[Entries with model source code]
☆ ☆ ☆

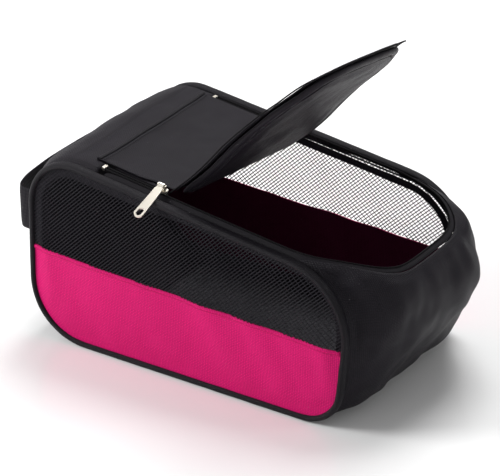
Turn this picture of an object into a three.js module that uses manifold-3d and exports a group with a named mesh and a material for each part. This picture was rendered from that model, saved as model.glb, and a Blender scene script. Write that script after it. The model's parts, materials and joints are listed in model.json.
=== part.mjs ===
// Golf shoe bag: a soft box with mesh-topped side panels and a lid that unzips on three sides.
// Millimetres, +Z up, +X towards the toe, -Y the near side. The origin is the middle of the base.
import * as THREE from 'three';
import { mergeVertices } from 'three/addons/utils/BufferGeometryUtils.js';
import Module from 'manifold-3d';

// ---- overall sizes: the side profile is a four-cornered shape with rounded corners ----
const BASE_LENGTH = 334;
const WIDTH = 210;
const HEEL_HEIGHT = 192;
const TOE_HEIGHT = 147;
const HEEL_LEAN = 6;
const TOE_LEAN = 16;
const HEEL_BOTTOM_RADIUS = 57;
const HEEL_TOP_RADIUS = 49;
const TOE_TOP_RADIUS = 66;
const TOE_BOTTOM_RADIUS = 41;

// ---- the toe end is bowed forward between the side panels ----
const TOE_BOW = 38;
const TOE_BASE_BOW = 1;
const TOE_BOW_RADIUS = 50;
const TOE_BOW_START_X = 225;
const TOE_BOW_POWER = 3.4;

// ---- fabric and edges ----
const WALL = 2.4;
const SIDE_THICKNESS = 3;
const SIDE_RECESS = 2;
const BINDING_SIZE = 9;
const BINDING_BEVEL = 2.8;
const SEAM_DEPTH = 4;
const SHOULDER = 6;
const TOP_CROWN = 2;
const HEEL_BULGE = 4;
const TOE_BULGE = 11;
const TOE_BULGE_RISE = 0.62;
const TOE_SHOULDER = 20;
const PANEL_SEAM_HEEL = 94;
const PANEL_SEAM_TOE = 80;
const SEAM_tapeWidth = 8;
const SEAM_TAPE_THICKNESS = 1.2;
const SEAM_TAPE_GAP = 1.4;
const BASE_BOARD = 2.5;
const BOARD_MARGIN = 8;

// ---- lid and zip ----
const ZIP_INSET = 18;
const ZIP_CORNER_RADIUS = 52;
const HEEL_SEAM_X = 78;
const NEAR_FOLD_X = 148;
const FAR_FOLD_X = 174;
const RIM_DROP_ANGLE = 30;
const TAPE_THICKNESS = 0.8;
const TAPE_DEPTH = 0.8;
const TEETH_WIDTH = 2;
const TEETH_HALF_GAP = 0.8;
const TEETH_THICKNESS = 2.4;
const TEETH_DEPTH = 0.2;
const END_STOP = 3;
const RIM_BINDING_START = 3.4;
const RIM_BINDING_THICKNESS = 1.2;
const RIM_BINDING_GAP = 1.1;
const LID_PANEL = 1.4;
const LID_FOAM = 5;
const LID_LINING = 1.2;
const LID_EDGE = 11;
const LID_OPEN_ANGLE = 53;

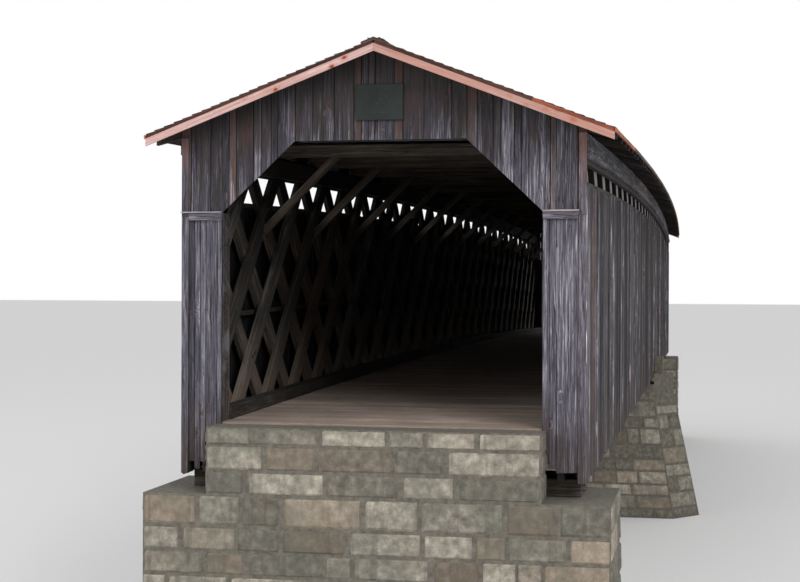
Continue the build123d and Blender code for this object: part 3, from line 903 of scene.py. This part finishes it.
def roofCover(side, seed):
    low, high = straightBox(side + "_roof_slope")
    out = 1 if side == "right" else -1
    eave = Vector((out * roofHalf, 0, high.z - roofSlope * roofHalf))
    up = Vector((0, 0, high.z)) - eave
    slope = up.length
    up.normalize()
    normal = Vector((out * up.z, 0, abs(up.x)))
    course = slope / roofLook["courses"]
    lean = math.asin((roofLook["butt"] + roofLook["clear"]) / course)
    length = up * math.cos(lean) - normal * math.sin(lean)
    face = normal * math.cos(lean) + up * math.sin(lean)
    centre = eave + normal * roofLook["proud"]
    centre = centre + length * roofLook["shingleLength"] / 2 - face * roofLook["butt"] / 2
    run = high.y - low.y
    count = round(run / roofLook["shingleWidth"])
    obj = fromTree(side + "_shingles", boardField, {
        "Count": count, "Rows": roofLook["courses"], "Start": (centre.x, low.y, centre.z), "Run": (0, run, 0),
        "Row step": tuple(up * course), "Size": (roofLook["shingleLength"], run / count, roofLook["butt"]),
        "Turn": turned(length, face), "Width spread": 0.5, "Slide": 0.007, "Lift": 0.0015, "Twist": 0.018,
        "Joint": 0.004, "Seed": seed, "Finish": shingleWood})
    bendIn(obj, [side + "_roof_slope"])
    centre = eave - normal * (roofThick * normal.z - roofLook["sheathing"] / 2)
    row = run / roofLook["boardRows"]
    obj = fromTree(side + "_sheathing", boardField, {
        "Count": roofLook["boardsUp"], "Rows": roofLook["boardRows"], "Run": tuple(up * slope),
        "Start": (centre.x, low.y + row / 2, centre.z), "Row step": (0, row, 0),
        "Size": (row - roofLook["boardJoint"], slope / roofLook["boardsUp"], roofLook["sheathing"]),
        "Turn": turned((0, 1, 0), normal), "Width spread": 0.25, "Joint": 0.006, "Cuts": 4,
        "Seed": seed + 1, "Finish": darkShadedBoards})
    bendIn(obj)


roofCover("left", 120)
roofCover("right", 130)
print("siding, deck and roof made")

# Entrance boards, sawn from the wall at its joints: where each board starts, its tone and its warmth
gableLook = {
    "joint": {"gable": 0.004, "cheek": 0.0015}, "wander": 0.002, "feet": 0.2,
    "gable": [(-2.32, 0.3, 0.4), (-2.07, 0.15, 0.35), (-1.84, 1.0, 1.0), (-1.75, 0.2, 0.55),
              (-1.54, 0.95, 0.0), (-1.44, 0.5, 0.2), (-1.32, 0.35, 0.3), (-1.24, 0.45, 0.5),
              (-1.02, 0.6, 0.1), (-0.81, 0.5, 0.2), (-0.55, 0.6, 0.0), (-0.31, 0.45, 0.95),
              (-0.22, 0.4, 0.1), (-0.13, 0.8, 0.5), (-0.055, 0.4, 0.2), (0.175, 0.45, 1.0),
              (0.28, 0.4, 0.0), (0.53, 0.45, 0.2), (0.86, 0.3, 0.1), (1.04, 0.45, 0.85),
              (1.16, 0.35, 0.1), (1.35, 0.6, 0.0), (1.44, 1.0, 0.0), (1.59, 0.45, 0.1),
              (1.68, 1.0, 0.0), (1.76, 0.55, 0.1), (2.01, 0.75, 0.9), (2.08, 0.35, 0.5),
              (2.33, 0.45, 0.95)],
    "cheek": [(-2.37, 0.1, 0.4), (-2.27, 0.6, 0.1), (-2.2, 0.85, 0.2), (-2.13, 0.45, 0.3),
              (-1.99, 0.7, 0.5), (2.01, 0.6, 0.5), (2.09, 0.75, 0.2), (2.35, 0.5, 0.5)],
}


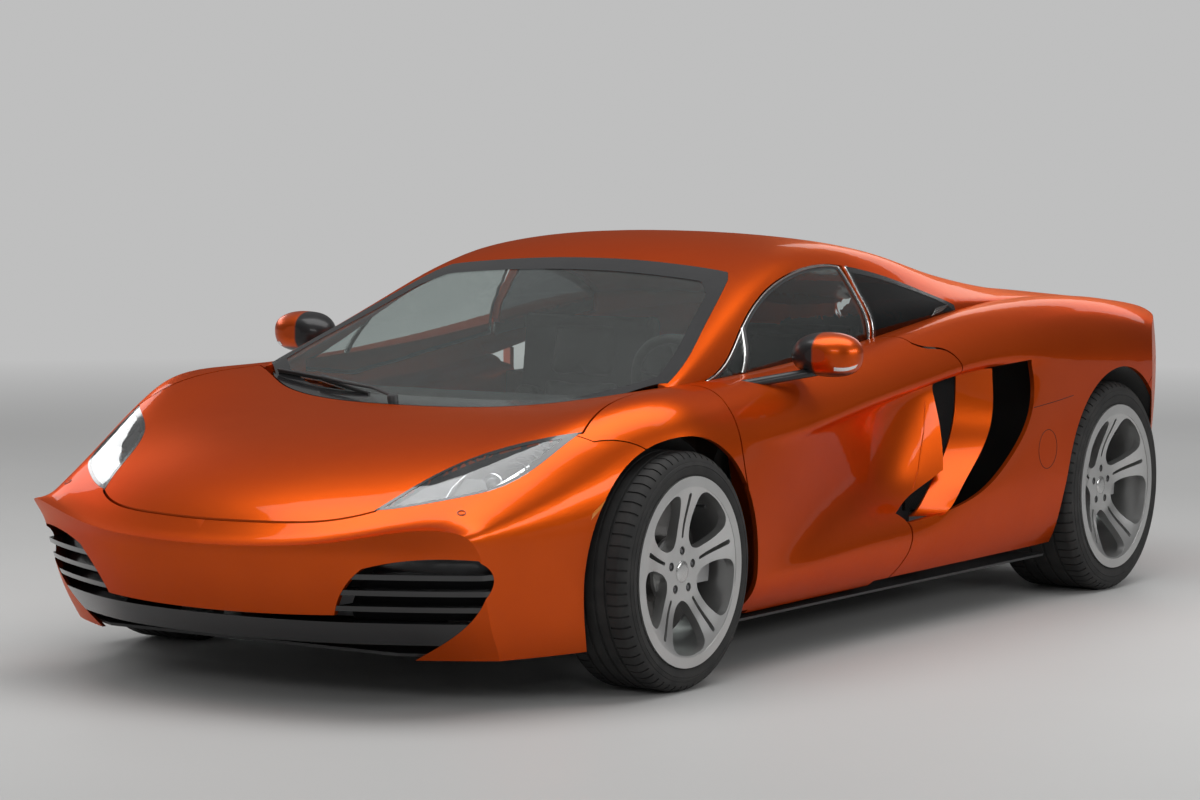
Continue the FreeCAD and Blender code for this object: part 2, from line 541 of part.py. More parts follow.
piece("bonnet", tidy(body_shell.common(bonnet_tool).cut(cabin)))

bumper_tool = prism(BUMPER_SHARES, side, 0, 2 * HALF_WIDTH, -fixed_gap / 2)
fender_tool = prism(FENDER_SHARES, side, 0, 2 * HALF_WIDTH, -fixed_gap / 2)
bumper_left = left_shell.common(bumper_tool).cut([bonnet_room, lamp_room, intake])
bumper_left = tidy(bumper_left)
piece("front_bumper", tidy(bumper_left.fuse(mirrored(bumper_left)).removeSplitter()))


lamp = tidy(body.common(lamp_tool).cut(body.translated(Vector(0, 0, -mm("lamp_depth")))))
piece("headlamps", both(lamp))

door_tool = prism(DOOR_SHARES, side, 0, 2 * HALF_WIDTH)
door_room = prism(DOOR_SHARES, side, 0, 2 * HALF_WIDTH, gap)
hole = prism(HOLE_SHARES, side, .6 * HALF_WIDTH, 2 * HALF_WIDTH)
door_core = body.translated(Vector(-mm("door_wall"), 0, 0)).common(body.translated(Vector(0, 0, -mm("door_wall"))))
door_full = body.common(door_tool).common(LEFT_HALF).cut(door_core)
door_frame = prism(DOOR_SHARES, side, 0, 2 * HALF_WIDTH, -mm("door_step"))
belt_zone = prism(DOOR_GLASS_SHARES, side, 0, 2 * HALF_WIDTH, -2 * gap)
door_left = tidy(door_full.cut([front_arch]).cut(body_core.cut(door_frame)))
door_left = tidy(door_left.cut(cabin_room.cut(belt_zone)).cut(cabin_seat))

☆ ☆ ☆

[The problem]
Each line from the top of the material above through the line with "const TOE_BOW_POWER = 3.4;" must be echoed exactly, and no other line.

[Problem solution]
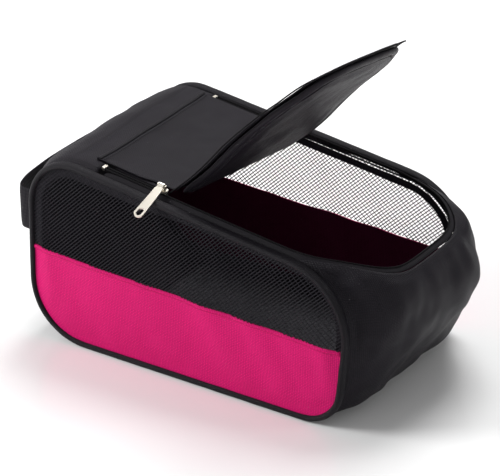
Turn this picture of an object into a three.js module that uses manifold-3d and exports a group with a named mesh and a material for each part. This picture was rendered from that model, saved as model.glb, and a Blender scene script. Write that script after it. The model's parts, materials and joints are listed in model.json.
=== part.mjs ===
// Golf shoe bag: a soft box with mesh-topped side panels and a lid that unzips on three sides.
// Millimetres, +Z up, +X towards the toe, -Y the near side. The origin is the middle of the base.
import * as THREE from 'three';
import { mergeVertices } from 'three/addons/utils/BufferGeometryUtils.js';
import Module from 'manifold-3d';

// ---- overall sizes: the side profile is a four-cornered shape with rounded corners ----
const BASE_LENGTH = 334;
const WIDTH = 210;
const HEEL_HEIGHT = 192;
const TOE_HEIGHT = 147;
const HEEL_LEAN = 6;
const TOE_LEAN = 16;
const HEEL_BOTTOM_RADIUS = 57;
const HEEL_TOP_RADIUS = 49;
const TOE_TOP_RADIUS = 66;
const TOE_BOTTOM_RADIUS = 41;

// ---- the toe end is bowed forward between the side panels ----
const TOE_BOW = 38;
const TOE_BASE_BOW = 1;
const TOE_BOW_RADIUS = 50;
const TOE_BOW_START_X = 225;
const TOE_BOW_POWER = 3.4;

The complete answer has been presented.